**EXERCISE REQUIREMENTS:**
Print all of the data exactly.

**EXCERPTED DATA:**

— BEGIN —

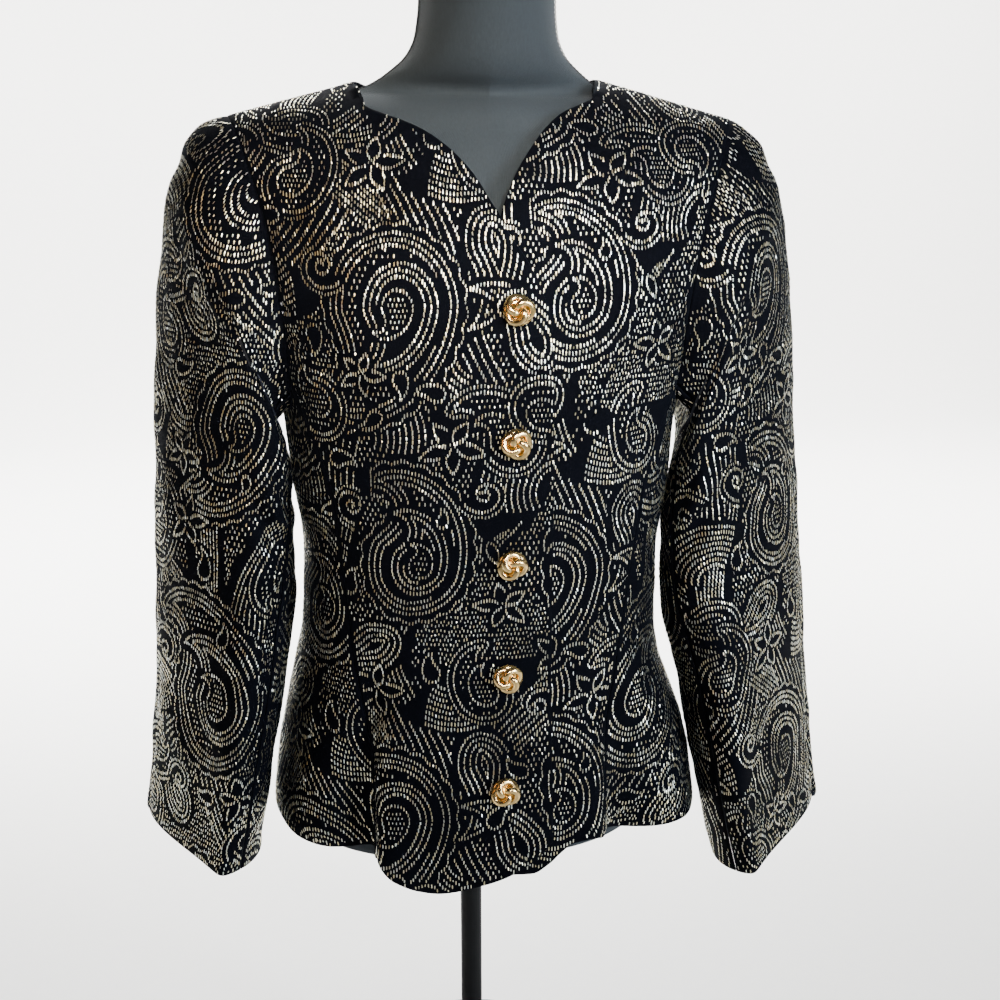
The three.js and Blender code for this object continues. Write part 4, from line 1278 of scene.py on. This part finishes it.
# %% Layout of the repeat
LAYOUT = [
    (wedge, 30, 150, 64, 60, 1), (wedge, 190, 190, 58, -50, 1), (wedge, 120, 330, 62, 170, 1),
    (wedge, 270, 20, 60, 200, 1), (wedge, 280, 250, 52, 100, 1), (wedge, 160, 60, 50, 20, 1),
    (feather, 128, 168, 100, -30, 1), (feather, 292, 326, 96, 200, 1), (feather, 8, 262, 90, 15, -1),
    (feather, 204, 24, 84, 130, 1), (feather, 108, 392, 78, -60, -1),
    (spray, 108, 250, 58, 40, 1), (spray, 300, 120, 60, 160, 1), (spray, 24, 60, 54, -80, 1),
    (grand_paisley, 72, 92, 172, 14, 1), (grand_paisley, 220, 282, 164, 196, 1),
    (grand_paisley, 238, 96, 126, -38, -1), (grand_paisley, 66, 310, 132, 158, -1),
    (paisley, 156, 210, 84, 74, 1), (paisley, 304, 192, 82, 8, -1), (paisley, 150, 22, 74, 118, 1),
    (paisley, 152, 372, 80, -64, -1), (paisley, 16, 210, 76, -104, 1), (paisley, 288, 386, 70, 58, 1),
    (volute, 140, 118, 19, 30, 1), (volute, 168, 312, 18, 140, -1), (volute, 20, 374, 18, -40, 1),
    (volute, 286, 150, 16, 210, 1), (volute, 188, 138, 16, 90, -1), (volute, 108, 12, 15, 0, 1),
    (flower, 112, 232, 17, 10, 1), (flower, 262, 186, 18, 40, 1), (flower, 34, 18, 16, -20, 1),
    (flower, 206, 386, 18, 60, 1), (flower, 122, 284, 15, 30, 1), (flower, 302, 62, 16, 15, 1),
    (flower, 196, 236, 14, 50, 1),
    (black_drop, 92, 196, 27, 20, 1), (black_drop, 176, 172, 25, -70, 1),
    (black_drop, 26, 116, 24, 130, -1), (black_drop, 160, 262, 26, 200, 1),
    (black_drop, 250, 224, 24, 60, -1), (black_drop, 300, 284, 26, -20, 1),
    (black_drop, 130, 348, 24, 100, 1), (black_drop, 250, 8, 26, 30, 1),
    (black_drop, 68, 10, 24, -110, -1), (black_drop, 184, 72, 24, 10, 1),
    (black_drop, 6, 322, 24, 70, 1), (black_drop, 206, 204, 22, 150, 1),
]
# Each ribbon: its middle, swing and phase, and the swing and phase of its ripple
RIBBONS = [(34, 40, 0.0, 16, 0.8), (118, 44, 2.0, 14, 2.0), (190, 38, 3.3, 18, 4.4),
           (262, 42, 4.9, 15, 3.3)]
RIBBON_LINES, RIBBON_HALF, FLARE = (-4, -3, -2, -1, 0, 1, 2, 3), 20, 0.35
CLOSE, WIDE, GROUND_STRAY = (110, 104, SMALL), (74, 96, DOT), (0.28, 0.5)


def ground(close):
    """Staggered rows of dots, close together in some places and wide apart in the rest."""
    columns, lines, size = CLOSE if close else WIDE
    row, column = np.meshgrid(np.arange(lines), np.arange(columns), indexing="ij")
    share_x, share_y = (column + (row % 2) / 2) / columns, row / lines
    zone = (np.sin(2 * np.pi * (share_x + 0.3 * np.sin(2 * np.pi * share_y)))
            + np.cos(2 * np.pi * (2 * share_y + share_x)))
    here = (zone > 0.3) == close
    places = np.stack([share_x[here], share_y[here]], 1) * REPEAT
    paint(places + chance.normal(0, 1, places.shape) * GROUND_STRAY, size)


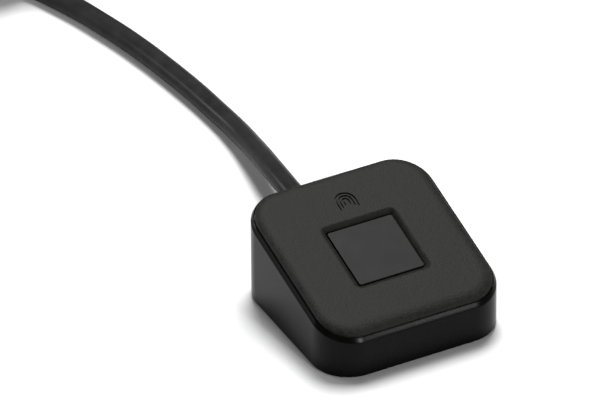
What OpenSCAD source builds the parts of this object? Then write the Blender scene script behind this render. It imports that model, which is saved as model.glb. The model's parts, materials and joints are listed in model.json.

— END —

**TASK ANSWER:**
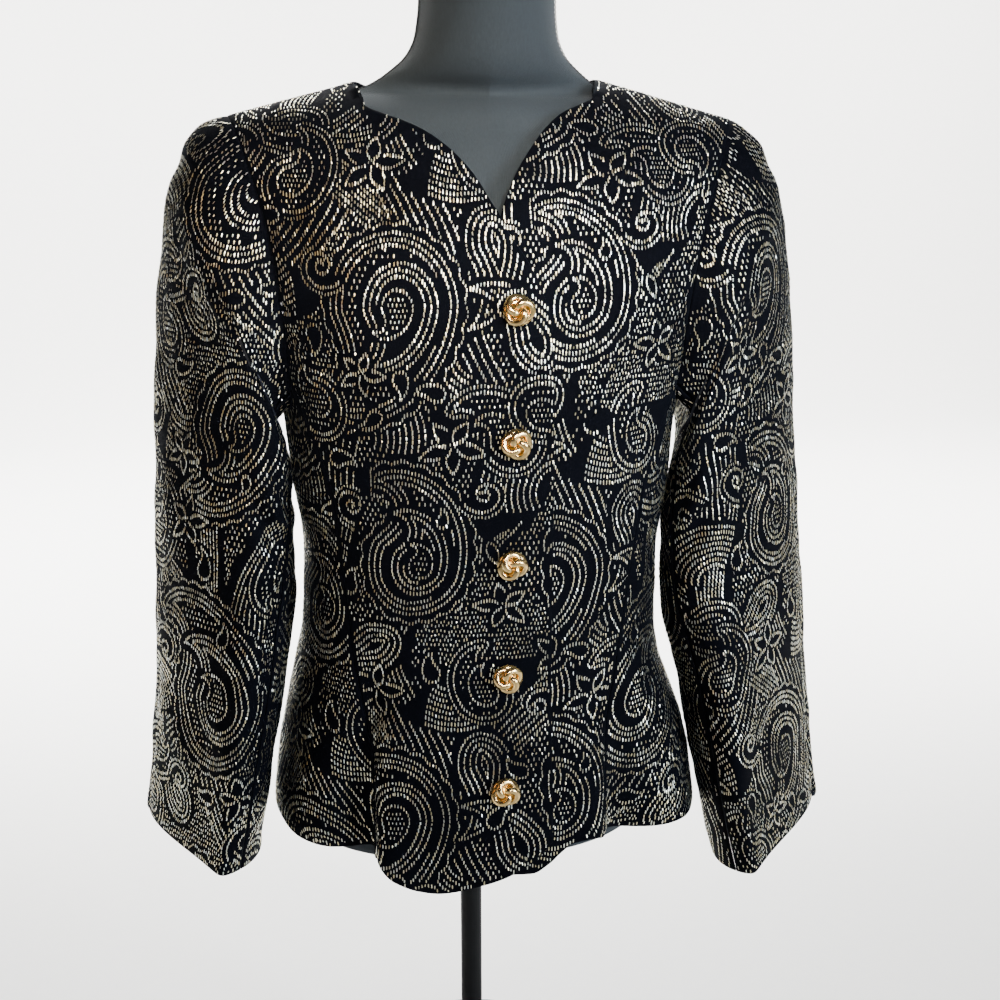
The three.js and Blender code for this object continues. Write part 4, from line 1278 of scene.py on. This part finishes it.
# %% Layout of the repeat
LAYOUT = [
    (wedge, 30, 150, 64, 60, 1), (wedge, 190, 190, 58, -50, 1), (wedge, 120, 330, 62, 170, 1),
    (wedge, 270, 20, 60, 200, 1), (wedge, 280, 250, 52, 100, 1), (wedge, 160, 60, 50, 20, 1),
    (feather, 128, 168, 100, -30, 1), (feather, 292, 326, 96, 200, 1), (feather, 8, 262, 90, 15, -1),
    (feather, 204, 24, 84, 130, 1), (feather, 108, 392, 78, -60, -1),
    (spray, 108, 250, 58, 40, 1), (spray, 300, 120, 60, 160, 1), (spray, 24, 60, 54, -80, 1),
    (grand_paisley, 72, 92, 172, 14, 1), (grand_paisley, 220, 282, 164, 196, 1),
    (grand_paisley, 238, 96, 126, -38, -1), (grand_paisley, 66, 310, 132, 158, -1),
    (paisley, 156, 210, 84, 74, 1), (paisley, 304, 192, 82, 8, -1), (paisley, 150, 22, 74, 118, 1),
    (paisley, 152, 372, 80, -64, -1), (paisley, 16, 210, 76, -104, 1), (paisley, 288, 386, 70, 58, 1),
    (volute, 140, 118, 19, 30, 1), (volute, 168, 312, 18, 140, -1), (volute, 20, 374, 18, -40, 1),
    (volute, 286, 150, 16, 210, 1), (volute, 188, 138, 16, 90, -1), (volute, 108, 12, 15, 0, 1),
    (flower, 112, 232, 17, 10, 1), (flower, 262, 186, 18, 40, 1), (flower, 34, 18, 16, -20, 1),
    (flower, 206, 386, 18, 60, 1), (flower, 122, 284, 15, 30, 1), (flower, 302, 62, 16, 15, 1),
    (flower, 196, 236, 14, 50, 1),
    (black_drop, 92, 196, 27, 20, 1), (black_drop, 176, 172, 25, -70, 1),
    (black_drop, 26, 116, 24, 130, -1), (black_drop, 160, 262, 26, 200, 1),
    (black_drop, 250, 224, 24, 60, -1), (black_drop, 300, 284, 26, -20, 1),
    (black_drop, 130, 348, 24, 100, 1), (black_drop, 250, 8, 26, 30, 1),
    (black_drop, 68, 10, 24, -110, -1), (black_drop, 184, 72, 24, 10, 1),
    (black_drop, 6, 322, 24, 70, 1), (black_drop, 206, 204, 22, 150, 1),
]
# Each ribbon: its middle, swing and phase, and the swing and phase of its ripple
RIBBONS = [(34, 40, 0.0, 16, 0.8), (118, 44, 2.0, 14, 2.0), (190, 38, 3.3, 18, 4.4),
           (262, 42, 4.9, 15, 3.3)]
RIBBON_LINES, RIBBON_HALF, FLARE = (-4, -3, -2, -1, 0, 1, 2, 3), 20, 0.35
CLOSE, WIDE, GROUND_STRAY = (110, 104, SMALL), (74, 96, DOT), (0.28, 0.5)


def ground(close):
    """Staggered rows of dots, close together in some places and wide apart in the rest."""
    columns, lines, size = CLOSE if close else WIDE
    row, column = np.meshgrid(np.arange(lines), np.arange(columns), indexing="ij")
    share_x, share_y = (column + (row % 2) / 2) / columns, row / lines
    zone = (np.sin(2 * np.pi * (share_x + 0.3 * np.sin(2 * np.pi * share_y)))
            + np.cos(2 * np.pi * (2 * share_y + share_x)))
    here = (zone > 0.3) == close
    places = np.stack([share_x[here], share_y[here]], 1) * REPEAT
    paint(places + chance.normal(0, 1, places.shape) * GROUND_STRAY, size)


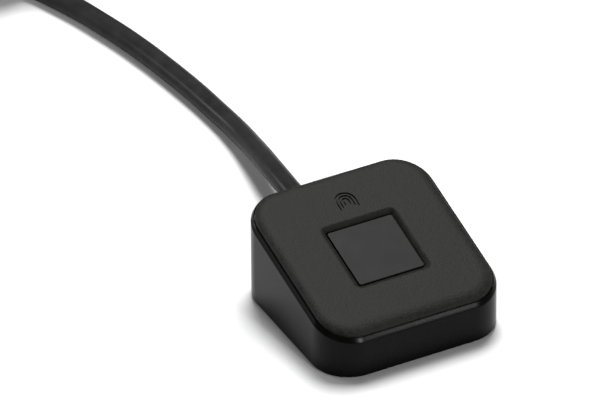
What OpenSCAD source builds the parts of this object? Then write the Blender scene script behind this render. It imports that model, which is saved as model.glb. The model's parts, materials and joints are listed in model.json.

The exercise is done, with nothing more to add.